From Inner to Outer Peace
Inner peace can flow into peace between people and peoples.
Peace is more than the absence of something.
It’s a constructive striving for a better world ― knowing that things can quickly deteriorate without this striving.
Therefore, to be really durable, there needs to be profound motivation. Surface-level motivation may come and go with the wind, generating tensions that add to other negative tensions. Therefore, durable peace thrives on what comes from the inside out. More than about the absence of outer tensions, it is about a flow from within.
This is a flow of inner peace.
Inner peace is also a religious direction.
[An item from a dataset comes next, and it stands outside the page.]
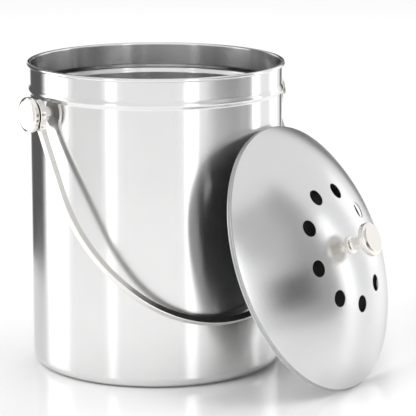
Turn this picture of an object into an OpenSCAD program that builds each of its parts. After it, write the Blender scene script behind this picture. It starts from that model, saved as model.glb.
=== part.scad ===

Different religions incorporate this in different ways. In religious connotation, depth is naturally essential. Eventually, one is spiritual as a total being. One also knows inner peace as a total being. No wonder ‘whole,’ ‘healing,’ and ‘holy’ have the same etymological root.
This is the inner peace we can talk about and long for as transforming the world in a good sense, however remote we still are from realizing that. The world seems to turn around it, not going toward it.
The subconceptual level
Inner peace is about the mutual congruence of mental-neuronal patterns.
Contrary to this, too much tension between them can translate into inner anxiety and aggression, which can translate into bodily symptoms and/or outer aggression one way or another. The latter translation is aided by finding the same in many others one feels related to. The ‘us’ forms an outer flow ― then, a torrent against ‘them’ where a likewise torrent may go the other way.
Thus, inner peace in individuals is also crucial from a sociocultural standpoint ― including how people are healed when their inner peace gets shaky.
Inner peace is the space in which people can deeply listen to each other.
This is challenging to many — even those saying they already do (listen deeply). Unfortunately, one’s being convinced of already doing so (listening deeply) may precisely be the reason for not attaining it or even trying.
By living in this space and deeply listening to others (the potential or actual ‘enemy’), one can bring outer peace closer. Eventually, it’s the only way.
Outer peace is achieved through inner peace.
This should be valued much more in diplomacy.
Any failure in diplomacy is a failure in achieving inner peace. Deep, transformative diplomacy is oriented explicitly toward this.
In this, one can already be talking about peace versus war.
Building inner peace – day after day – is so much better.